The Mastercard holding is one line item in a filing that tends to run several pages. But it's the line item that's relevant here. He held Mastercard. He voted on a bill touching Mastercard's sector. The calendar puts those two facts in the same week.
414 members voted yes. McCaul was one of them. A near-unanimous vote doesn't dissolve the underlying structural question about who's holding what while they're deciding what.
Khanna: Silicon Valley Progressive, Mastercard Shareholder
Ro Khanna represents California's 17th district, the heart of Silicon Valley, and has built a public identity around economic populism, workers' rights, and being the Democrat most likely to quote a 19th-century economist on the House floor. He also holds Mastercard.
He voted yes on HR.2478.
The portfolio-versus-persona gap is worth naming. Khanna has made carrying water for the working class a core part of his brand. Credit card companies are not typically cast as the working class's best friends. Mastercard collects interchange fees from merchants on every swipe, those costs get passed to consumers, and the whole architecture of the credit system is something Khanna has rhetorically positioned himself against in other contexts. The holding is there. The yes vote is there.
To be precise: voting yes on the Financial Exploitation Prevention Act is not the same as voting to hand Mastercard a subsidy. The bill's framing is about protecting consumers from financial exploitation. Khanna voting yes is arguably consistent with his stated positions. But the portfolio disclosure sitting alongside the vote disclosure is exactly the kind of context the disclosure regime was designed to surface. It's surfaced. Readers decide what to do with it.
Capito: The Senate Holder Who Couldn't Vote
Shelley Moore Capito is a Republican Senator from West Virginia. She's in the Mastercard disclosure. She is not in the HR.2478 vote record, because HR.2478 was a House vote and Capito is a Senate member. She didn't fail to vote. She was not there to vote. The distinction is worth making explicitly so the data doesn't mislead.
Capito's presence in this story illustrates that the disclosure universe for a financial services bill is broader than just the chamber taking the vote. The Senate will eventually see a version of this legislation, or related legislation, or appropriations riders touching the same sector. At that point, her Mastercard holding becomes directly relevant to a vote she will actually cast. The filing doesn't expire when a bill clears one chamber.
The 414-2 Problem
A 414-2 vote makes the conflict-of-interest question structurally harder to isolate. When a bill passes by two votes, the holder in the yes column is potentially determinative. When a bill passes by 412 votes, any individual yes is arithmetically irrelevant to the outcome. McCaul and Khanna's yes votes didn't shift the picture. The bill was never in doubt.
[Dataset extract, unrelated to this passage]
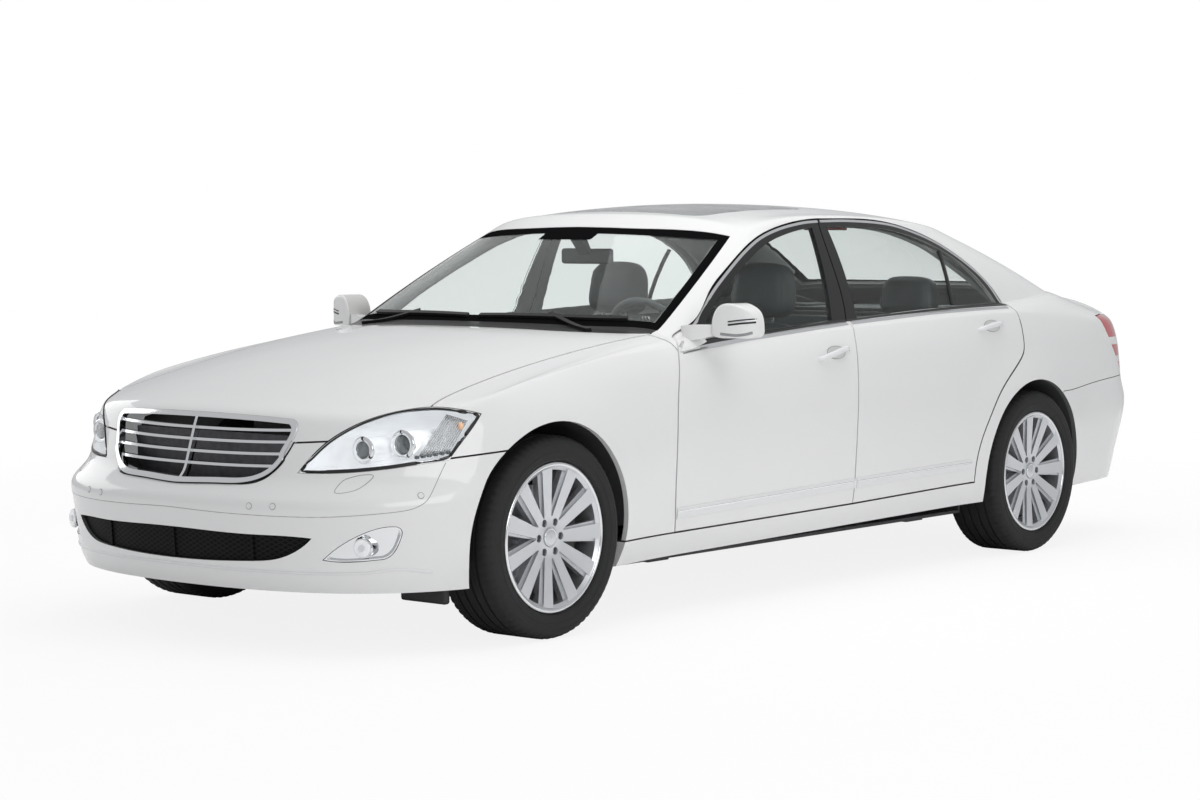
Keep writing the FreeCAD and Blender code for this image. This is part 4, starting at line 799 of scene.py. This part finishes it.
# Rear doors' quarter divider: the black bar in front of the fixed pane, on the glass.
# It guides the sliding pane and seals the fixed one.
divider = millimetres([(-1030, 706, 1296), (-1014, 730, 1215), (-1002, 765, 1130), (-994, 800, 1060)])
divider_stations = lay_on(panel_tree("rear_door_glass_left"), smooth_line(divider, 5), outward_left)
for side, flip in two_sides:
    bar = strip("quarter_divider_" + side, on_side(divider_stations, flip), .013, .005)
    fit(bar, gasket_black, "rear_door_" + side)

# Number plate holder at the rear: a blank plate in the boot lid's recess, with a bright bar over it.
# The bar hides the lid's handle and the plate's lamps.
plate_white = Finish("blank_plate", ((.70, .70, .69), (.76, .76, .75), 20), Roughness=.35)
lid_tree = panel_tree("boot_lid")
for name, z, half_wide, half, proud, finish, slot in (
        ("rear_plate", .845, .255, .052, .004, plate_white, "white_paint"),
        ("plate_bar", .925, .30, .009, .009, anodised, "grille_chrome")):
    line = [Vector((-2.7, half_wide * (t / 10 - 1), z)) for t in range(21)]
    fit(strip(name, lay_on(lid_tree, line, (-1, 0, 0)), half, proud), finish, "boot_lid")

# Door mirrors: silvered glass in the housing's rear face, a grey band at its foot, and the indicator's
# two dark slits with a bright line between, let into its front.
mirror_silver = Finish("mirror_silver", polish=(.02, 5, .02), Base_Color=(.86, .88, .88, 1), Metallic=1.0)
glass_outline = millimetres((699, y, z) for y, z in (
    (915, 1012), (918, 1058), (940, 1090), (967, 1099), (1008, 1090), (1037, 1071), (1049, 1038),
    (1051, 1006), (1042, 997), (1000, 992), (935, 994)))
slit_line = millimetres((730, y, z) for y, z in (
    (955, 1040), (980, 1043), (1005, 1046), (1030, 1048), (1052, 1050)))
band_line = millimetres((730, y, z) for y, z in (
    (925, 999), (955, 996), (990, 994), (1020, 998), (1042, 1004)))
band_grey = Finish("mirror_band", ((.26, .265, .27), (.31, .315, .32), 50), Roughness=.5)
mirror_tree = panel_tree("mirror_left")
for side, flip in turned_sides:
    glass = bmesh.new()
    face = glass.faces.new([glass.verts.new(p * flip) for p in smooth_line(glass_outline, 4, closed=True)])
    bmesh.ops.solidify(glass, geom=[face], thickness=.0025)
    bmesh.ops.recalc_face_normals(glass, faces=glass.faces[:])
    fit(finished("mirror_glass_" + side, glass, False), mirror_silver, "front_door_" + side)
    for name, line, drop, half, proud, finish, slot in (
            ("slit_low", slit_line, -.009, .0034, .0008, gasket_black, "black_plastic"),
            ("slit_high", slit_line, .003, .0024, .0008, gasket_black, "black_plastic"),
            ("slit_line", slit_line, -.002, .0014, .0014, anodised, "grille_chrome"),
            ("band", band_line, 0, .0050, .0008, band_grey, "black_plastic")):
        guide = [p + Vector((0, 0, drop)) for p in smooth_line(line, 4)]
        stations = [(place * flip, normal * flip)
                    for place, normal in lay_on(mirror_tree, guide, Vector((1, .25, 0)).normalized())]
        inlay = strip("mirror_%s_%s" % (name, side), stations, half, proud)
        fit(inlay, finish, "front_door_" + side)

# Tyres: moulded radials with four round grooves, cross-cut shoulder blocks, and raised rings on the
# sidewalls. Each is turned from its section, and its shoulder is sunk at every third step.
wheel_height = .343
axle_places = {"front": 1.691, "rear": -1.474}
half_track = .800
block_count = 72
groove_depth = .007
shoulder_sink = .0045
tread_half = .093
sidewall = [(.1067, .2545), (.112, .2562), (.1175, .2600), (.1225, .2640), (.1235, .2662), (.1240, .2700),
            (.1252, .2780), (.1262, .2860), (.1272, .2868), (.1272, .2900), (.1262, .2910), (.1262, .3010),
            (.1250, .3110), (.1256, .3118), (.1250, .3150), (.1235, .3180), (.1205, .3255), (.1165, .3305),
            (.1110, .3360), (.1030, .3398), (tread_half, .3427)]
grooves = [-.060, -.021, .021, .060]
tread_edge = [(tread_half, .3427)]
for middle in reversed(grooves):
    tread_edge += [(middle + .005, .3429), (middle + .0042, wheel_height - groove_depth),
                   (middle - .0042, wheel_height - groove_depth), (middle - .005, .3429)]
section = sidewall[:-1] + tread_edge + [(-y, r) for y, r in reversed(sidewall)]
section += [(-.1067, .2425), (.1067, .2425)]
tyre_rings = []
steps = block_count * 3
for k in range(steps):
    angle = math.tau * k / steps
    sunk = k % 3 == 0
    ring = []
    for y, r in section:
        if sunk and tread_half - .022 < abs(y) < .119 and r > .32:
            r -= shoulder_sink
        ring.append(Vector((r * math.sin(angle), y, r * math.cos(angle))))
    tyre_rings.append(ring)
for end, x in axle_places.items():
    for side, flip in two_sides:
        centre = Vector((x, flip * half_track, wheel_height))
        rows = [[p + centre for p in ring] for ring in tyre_rings]
        tyre = grid_piece("tread_tyre_%s_%s" % (end, side), rows, wrap_rows=True, wrap_columns=True)
        tyre.data.materials.append(tyre_rubber.material)
        tyre.data.set_sharp_from_angle(angle=math.radians(38))
        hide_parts("tyre_%s_%s" % (end, side))
        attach(tyre, "wheel_%s_%s" % (end, side))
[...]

But that framing lets the system off too easy. The question is not whether any individual vote was decisive. The question is whether members who hold financial stocks are participating in deliberations and votes about financial legislation while holding those stocks. Per the public record, they are. The margin was 412 votes, but the filings read the same either way.
It's legal. That's the part that should bother you.
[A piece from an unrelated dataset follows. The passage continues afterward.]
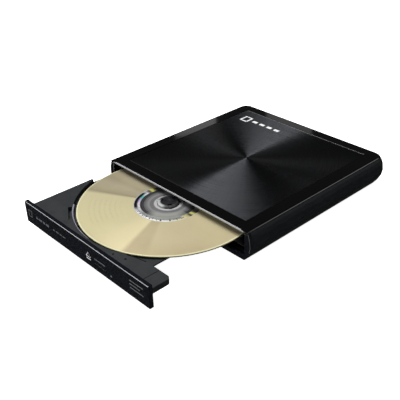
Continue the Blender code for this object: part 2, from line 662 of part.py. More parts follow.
def make_spindle():
    """Motor rotor with a raised hub, three spring claws in its slots, and the disc on its platform."""
    profile = ((0.0, 8.6), (1.2, 8.6), (1.2, 9.6), (10.5, 9.6), (10.5, 12.3), (15.5, 12.3), (15.5, 13.2),
               (7.2, 13.2), (7.2, 15.6), (6.4, 16.2), (2.2, 16.2), (1.8, 15.9), (0.0, 15.9))
    centre = (0.0, DISC_Y, 0.0)
    hub = drive_piece("turntable", turned(profile, 0.0, DISC_Y, 40), "turntable_grey", pivot=centre)
    cut(hub, *[radial_box(degrees, 3.9, 8.2, 1.4, 14.6, 17.0) for degrees in CLAW_ANGLES])
    for number, degrees in enumerate(CLAW_ANGLES, 1):
        turn = math.radians(degrees)
        middle = (6.5 * math.cos(turn), DISC_Y + 6.5 * math.sin(turn), 15.45)
        drive_piece(f"clamp_claw_{number}", radial_box(degrees, 5.0, 7.9, 1.1, 15.0, 15.9), "turntable_grey",
                    pivot=middle, smooth=False)
    disc = tube(0.0, DISC_Y, DISC_HOLE, DISC_RADIUS, DISC_BOTTOM_Z, DISC_BOTTOM_Z + DISC_THICK, 96)
    drive_piece("disc", disc, "disc_gold", pivot=centre)


def radial_box(degrees, r0, r1, half, z0, z1):
    turn = math.radians(degrees)
    out = Vector((math.cos(turn), math.sin(turn)))
    side = Vector((-out.y, out.x))
    centre = Vector((0.0, DISC_Y))
    corners = ((r0, -half), (r1, -half), (r1, half), (r0, half))
    return prism([tuple(centre + r * out + w * side) for r, w in corners], z0, z1)


def make_pickup():
    """Sled on its two rods, with the lens in the middle and an arm to the lead screw."""
    lens_x, lens_y = traverse(LENS_START, 0.0)
    sled = drive_piece("pickup_sled", slanted_box(12.0, 29.0, -11.0, 11.0, PARTS_Z, 11.5), "sled_black",
                       pivot=(lens_x, lens_y, 10.0))
    fuse(sled, slanted_box(14.0, 25.0, -20.6, 16.6, 10.8, 11.3))
    dome = ((0.0, 11.8), (2.4, 11.8), (2.4, 12.4), (1.9, 12.8), (0.0, 12.95))
    drive_piece("objective_lens", turned(dome, lens_x, lens_y, 20), "lens_glass",
                pivot=(lens_x, lens_y, 11.8))
    start, end = [(*traverse(s, SCREW_T), SCREW_Z) for s in (3.9, 58.0)]
    drive_piece("lead_screw", rod(start, end, 0.8), "port_steel", pivot=start)


def build():
    clear_scene()
    make_bottom_shell()
    make_top_cover()
    make_front_frame()
    make_feet_and_screws()
    make_bridge_board()
    make_chassis()
    make_runners()
    make_tray_frame()
    make_bezel()
    make_tray_inside()
    make_latch_lever()
    make_spindle()
    make_pickup()


build()
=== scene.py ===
import math

import bmesh
import bpy
from mathutils import Matrix, Vector


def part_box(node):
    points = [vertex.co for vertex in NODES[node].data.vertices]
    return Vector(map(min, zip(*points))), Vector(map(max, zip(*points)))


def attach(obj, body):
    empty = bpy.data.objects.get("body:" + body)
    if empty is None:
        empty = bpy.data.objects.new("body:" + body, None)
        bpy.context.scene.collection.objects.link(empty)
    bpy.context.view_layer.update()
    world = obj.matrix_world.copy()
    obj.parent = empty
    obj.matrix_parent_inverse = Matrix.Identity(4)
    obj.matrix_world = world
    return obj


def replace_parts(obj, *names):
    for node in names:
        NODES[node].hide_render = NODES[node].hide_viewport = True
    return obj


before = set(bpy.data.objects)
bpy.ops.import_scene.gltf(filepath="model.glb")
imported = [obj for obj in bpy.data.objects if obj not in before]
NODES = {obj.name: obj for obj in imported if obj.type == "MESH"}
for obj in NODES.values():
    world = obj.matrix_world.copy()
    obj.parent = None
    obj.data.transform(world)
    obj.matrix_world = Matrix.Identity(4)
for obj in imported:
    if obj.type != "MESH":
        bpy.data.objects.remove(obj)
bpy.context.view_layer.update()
MM = 0.001

# ------------------------------------------------------------------ places

PANEL_LOW, PANEL_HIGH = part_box("top_panel")
PANEL_CENTRE = (PANEL_LOW + PANEL_HIGH) / 2.0
DISC_LOW, DISC_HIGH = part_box("disc")
DISC_CENTRE = (DISC_LOW + DISC_HIGH) / 2.0
BEZEL_LOW, BEZEL_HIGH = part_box("tray_bezel")
TRAY_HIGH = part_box("tray_frame")[1]
COVER_LOW, COVER_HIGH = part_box("top_cover")
BUTTON_LOW, BUTTON_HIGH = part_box("eject_button")

RIGHT, BACK, UP = Vector((1, 0, 0)), Vector((0, 1, 0)), Vector((0, 0, 1))
LEFT, FORWARD = -RIGHT, -BACK

# Levels between which a noise texture mostly lies.
NOISE_SPAN = (0.3, 0.7)

# ------------------------------------------------------------- node helpers


class Graph:
    """A few short words for building a material's nodes."""

    def __init__(self, name):
        self.material = bpy.data.materials.new(name)
        self.material.use_nodes = True
        self.tree = self.material.node_tree
        self.tree.nodes.clear()
        self.out = self.node("OutputMaterial")
        self.shader = self.node("BsdfPrincipled")
        self.join(self.shader.outputs[0], self.out.inputs["Surface"])

    def node(self, kind, **settings):
        made = self.tree.nodes.new("ShaderNode" + kind)
        for key, value in settings.items():
            setattr(made, key, value)
        return made

    def join(self, source, target):
        self.tree.links.new(source, target)

    def feed(self, socket, value):
        if hasattr(value, "is_output"):
            self.join(value, socket)
        else:
            socket.default_value = value

    def place(self, scale=(1.0, 1.0, 1.0), shift=(0.0, 0.0, 0.0), turn=(0.0, 0.0, 0.0)):
        coordinate = self.node("TexCoord")
        mapping = self.node("Mapping")
        mapping.inputs["Scale"].default_value = scale
        mapping.inputs["Location"].default_value = shift
        mapping.inputs["Rotation"].default_value = turn
        self.join(coordinate.outputs["Object"], mapping.inputs["Vector"])
        return mapping.outputs[0]

    def point(self, x, y):
        made = self.node("CombineXYZ")
        self.join(x, made.inputs["X"])
        self.join(y, made.inputs["Y"])
        return made.outputs[0]

    def height(self):
        made = self.node("SeparateXYZ")
        self.join(self.place(), made.inputs[0])
        return made.outputs["Z"]

    def noise(self, where, scale, detail=3.0, roughness=0.55):
        made = self.node("TexNoise")
        self.join(where, made.inputs["Vector"])
        made.inputs["Scale"].default_value = scale
        made.inputs["Detail"].default_value = detail
        made.inputs["Roughness"].default_value = roughness
        return made.outputs["Fac"]

    def math(self, operation, a, b=0.0, c=0.0, clamp=False):
        made = self.node("Math", operation=operation, use_clamp=clamp)
        for socket, value in zip(made.inputs, (a, b, c)):
            self.feed(socket, value)
        return made.outputs[0]

    def times(self, a, b, clamp=False):
        return self.math("MULTIPLY", a, b, clamp=clamp)

    def vector(self, operation, a, b=(0.0, 0.0, 0.0)):
        made = self.node("VectorMath", operation=operation)
        self.feed(made.inputs[0], a)
        self.feed(made.inputs[1], b)
        return made.outputs["Value" if operation in ("LENGTH", "DOT_PRODUCT") else "Vector"]

    def ramp(self, value, stops, interpolation="LINEAR"):
        made = self.node("ValToRGB")
        made.color_ramp.interpolation = interpolation
        elements = made.color_ramp.elements
        while len(elements) < len(stops):
            elements.new(0.5)
        for element, (position, colour) in zip(elements, stops):
            element.position = position
            element.color = (*colour, 1.0)
        self.join(value, made.inputs[0])
        return made.outputs[0]

    def grey_ramp(self, value, stops):
        return self.ramp(value, [(at, (level,) * 3) for at, level in stops])

    def clouded(self, noise, low, high):
        return self.ramp(noise, list(zip(NOISE_SPAN, (low, high))))

    def spread(self, value, low, high, source=(0.0, 1.0)):
        made = self.node("MapRange")
        self.join(value, made.inputs["Value"])
        for key, level in zip(("From Min", "From Max", "To Min", "To Max"), (*source, low, high)):
            made.inputs[key].default_value = level
        return made.outputs["Result"]

    def mix(self, share, a, b):
        made = self.node("Mix", data_type="RGBA")
        self.feed(made.inputs["Factor"], share)
        self.feed(made.inputs["A"], a if hasattr(a, "is_output") else (*a, 1.0))
        self.feed(made.inputs["B"], b if hasattr(b, "is_output") else (*b, 1.0))
        return made.outputs["Result"]

    def bump(self, height, depth, strength=1.0):
        """Dent the shader's surface by a height, depth in metres."""
        made = self.node("Bump")
        made.inputs["Strength"].default_value = strength
        made.inputs["Distance"].default_value = depth
        self.join(height, made.inputs["Height"])
        self.join(made.outputs[0], self.shader.inputs["Normal"])

    def edge(self, radius):
        """1 near a sharp edge and 0 on flat ground."""
        rounded = self.node("Bevel", samples=4)
        rounded.inputs["Radius"].default_value = radius
        plain = self.node("NewGeometry")
        straight = self.vector("DOT_PRODUCT", rounded.outputs[0], plain.outputs["Normal"])
        return self.spread(straight, 1.0, 0.0, (0.75, 0.99))

    def set(self, **sockets):
        for key, value in sockets.items():
            if isinstance(value, tuple):
                value = (*value, 1.0)
            name = key.replace("_", " ").title().replace("Ior", "IOR")
            self.feed(self.shader.inputs[name], value)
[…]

What the STOCK Act Does and Doesn't Do
The Stop Trading on Congressional Knowledge Act, passed in 2012, requires members to disclose trades within 45 days. It does not require divestiture. It does not require recusal. It does not prevent a member from voting on legislation affecting a company they own stock in, as long as that member reports their trades on time. The disclosure obligation is real. The consequences of disclosure are largely theoretical.
The three Mastercard holders in this story are, by all available evidence, complying with the law. Their holdings are disclosed. Their votes are on the record. The STOCK Act is functioning exactly as designed. Whether the design is adequate is a separate question — one that 414 members of Congress have notably not rushed to revisit.
The people most positioned to strengthen the recusal rules are the people who would be most constrained by stronger recusal rules. The institutional deadpan writes itself.
The Sector Overlap
Three Mastercard holders. One House vote on a financial services bill. Two yes votes from the holders who were in the chamber. One Senate holder who couldn't cast a House vote. The bill passed 414-2 — the yes side won by 412 votes even subtracting both Mastercard-holding House members from the tally. The bill's effect on Mastercard's specific business lines is a question for analysts, not this publication. What's not a question is that Mastercard is a Credit Services company, HR.2478 is a Financial Services bill, and three members of Congress hold the stock.
The disclosure system put both facts on the same page. We're just reading it.
The receipts are public. Make of them what you make of them.